The last prediction that cyberpunk got right was the decline of the middle class. As corporations rise in power their increased profits tend to be at the expense of their employees. Loyalty is rewarded with placement, and increases in costs are always passed on to the consumer. These tendencies tend to move society from a continuum of wealth towards yet another dichotomy: “haves” vs “have-nots” or, if you prefer, the “99%” vs the “1%”. Invariably these divisions lead to further conflict as each side attributes the difference to the support or violation of basic moral imperatives. Although most cyberpunk explores the world of the “have-nots”, it would not be surprising to find “haves” who identify with the themes. After all, compared to the bulk of the Earth’s population everyone in the US is in the 1%. We don’t choose our group labels based upon reality, unfortunately. We almost always choose them based upon what we consider defensible — what makes us the “victim” in the interaction.

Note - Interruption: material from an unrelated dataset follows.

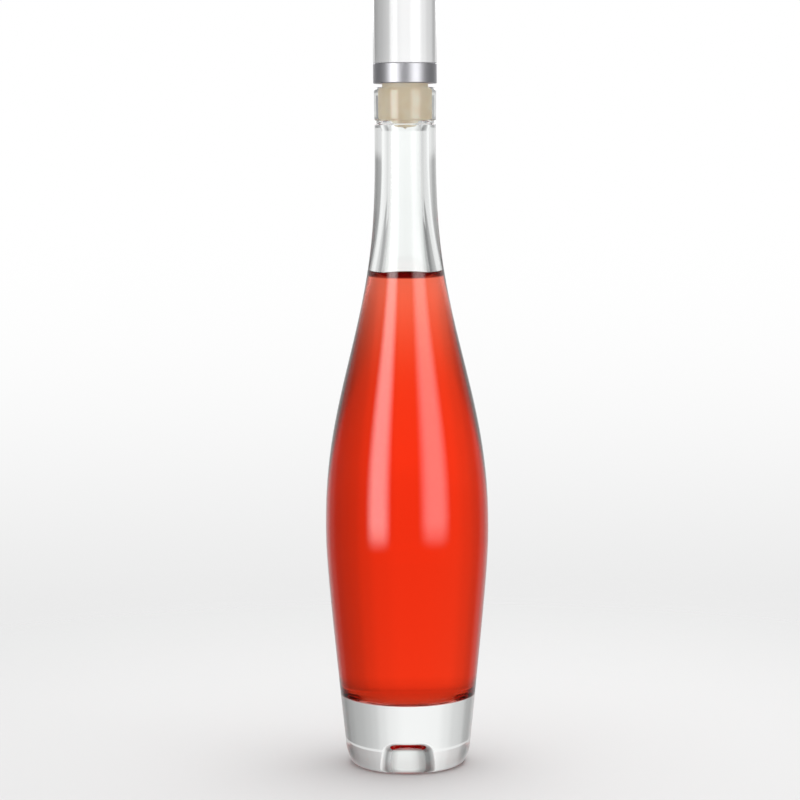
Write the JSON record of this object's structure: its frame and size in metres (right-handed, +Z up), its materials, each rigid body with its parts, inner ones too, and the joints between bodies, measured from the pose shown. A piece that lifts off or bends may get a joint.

The failures in both cyberpunk literature and in the real world really hinge upon the large-scale acceptance of things as they are. Powerful corporations and the 1% may build the hamster wheel trap of modern life, but we the 99% cooperate and get on. We’re the ones who share excessively and give them data. We’re the ones who buy the newest shiny gadgets using their financing on their terms. We give them our time, energy, and money voluntarily. Why? Because we’re afraid that we’re not good enough, and we’re afraid that we’re going to fail. We are not willing to take the step off of the cliff. It’s easier to simply keep running on the wheel we’re on, even though it spins at an ever dizzying pace. What would it look like if we did take that step? What if, as a group, we simply stopped running and stepped off of the wheel? Said “Thanks, but no thanks” to the corporate offerings, and began rebuilding relationships locally? Could each of us individually choosing a portfolio life revolutionize modern society as much as the American Revolutionary War shook up Europe?
Of course, we’d have to overcome the conspiracies to prevent that from happening, but that’s a post for another time.